* [Lines of data]
****

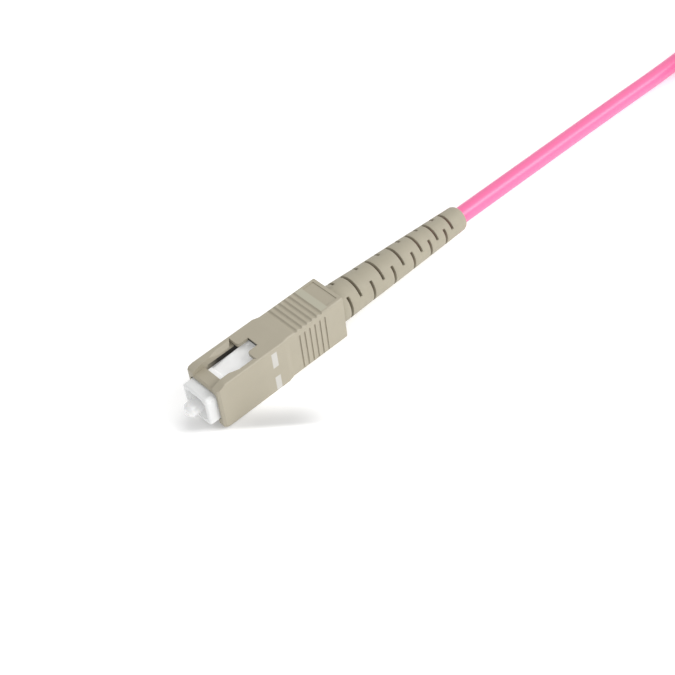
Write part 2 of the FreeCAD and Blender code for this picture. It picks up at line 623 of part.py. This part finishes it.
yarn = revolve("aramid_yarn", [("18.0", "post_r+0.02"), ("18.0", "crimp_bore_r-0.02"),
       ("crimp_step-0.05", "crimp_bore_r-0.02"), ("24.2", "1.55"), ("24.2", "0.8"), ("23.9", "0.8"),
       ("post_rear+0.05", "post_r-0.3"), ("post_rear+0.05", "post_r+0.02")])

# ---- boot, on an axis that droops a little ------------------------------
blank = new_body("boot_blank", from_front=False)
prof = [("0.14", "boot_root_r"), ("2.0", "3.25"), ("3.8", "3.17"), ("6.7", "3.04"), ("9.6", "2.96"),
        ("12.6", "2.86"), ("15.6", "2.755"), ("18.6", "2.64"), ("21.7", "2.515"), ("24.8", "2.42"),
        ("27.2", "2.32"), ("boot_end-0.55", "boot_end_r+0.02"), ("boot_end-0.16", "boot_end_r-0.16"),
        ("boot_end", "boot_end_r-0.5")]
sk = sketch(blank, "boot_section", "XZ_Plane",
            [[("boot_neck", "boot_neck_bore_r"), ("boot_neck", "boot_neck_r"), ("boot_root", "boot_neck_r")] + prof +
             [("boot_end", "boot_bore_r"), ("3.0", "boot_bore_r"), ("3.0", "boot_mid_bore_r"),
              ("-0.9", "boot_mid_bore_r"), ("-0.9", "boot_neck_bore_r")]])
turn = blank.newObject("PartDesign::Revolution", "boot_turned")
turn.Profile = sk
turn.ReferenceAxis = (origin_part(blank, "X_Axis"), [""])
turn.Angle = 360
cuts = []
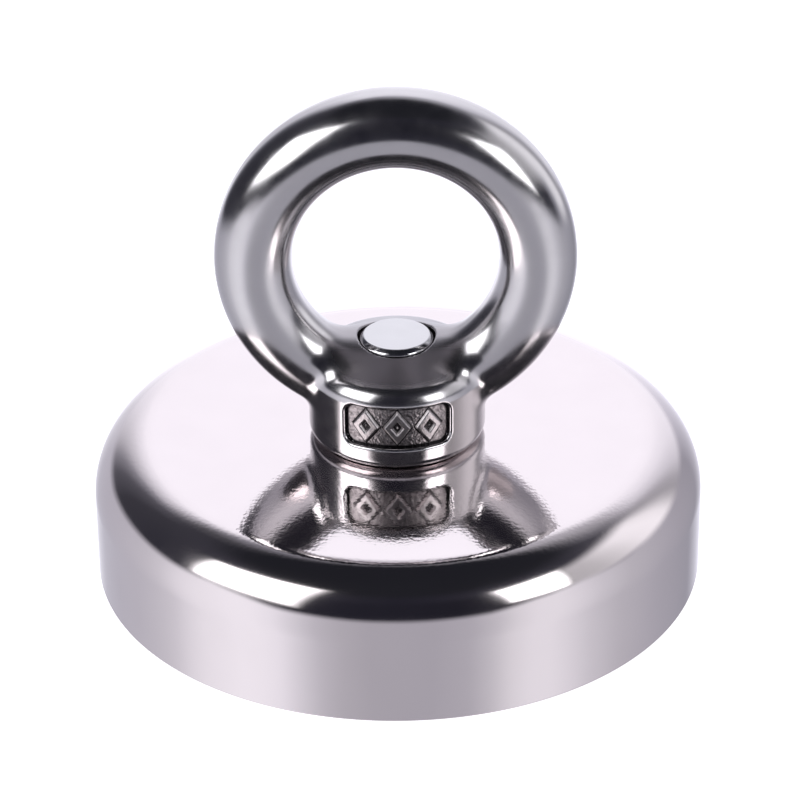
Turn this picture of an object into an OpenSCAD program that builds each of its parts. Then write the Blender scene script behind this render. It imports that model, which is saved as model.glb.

****

* [TASK TO CARRY OUT] Work out how many lines of the listing above include the word "Blender". Report only the number.

* [IN RESPONSE] 2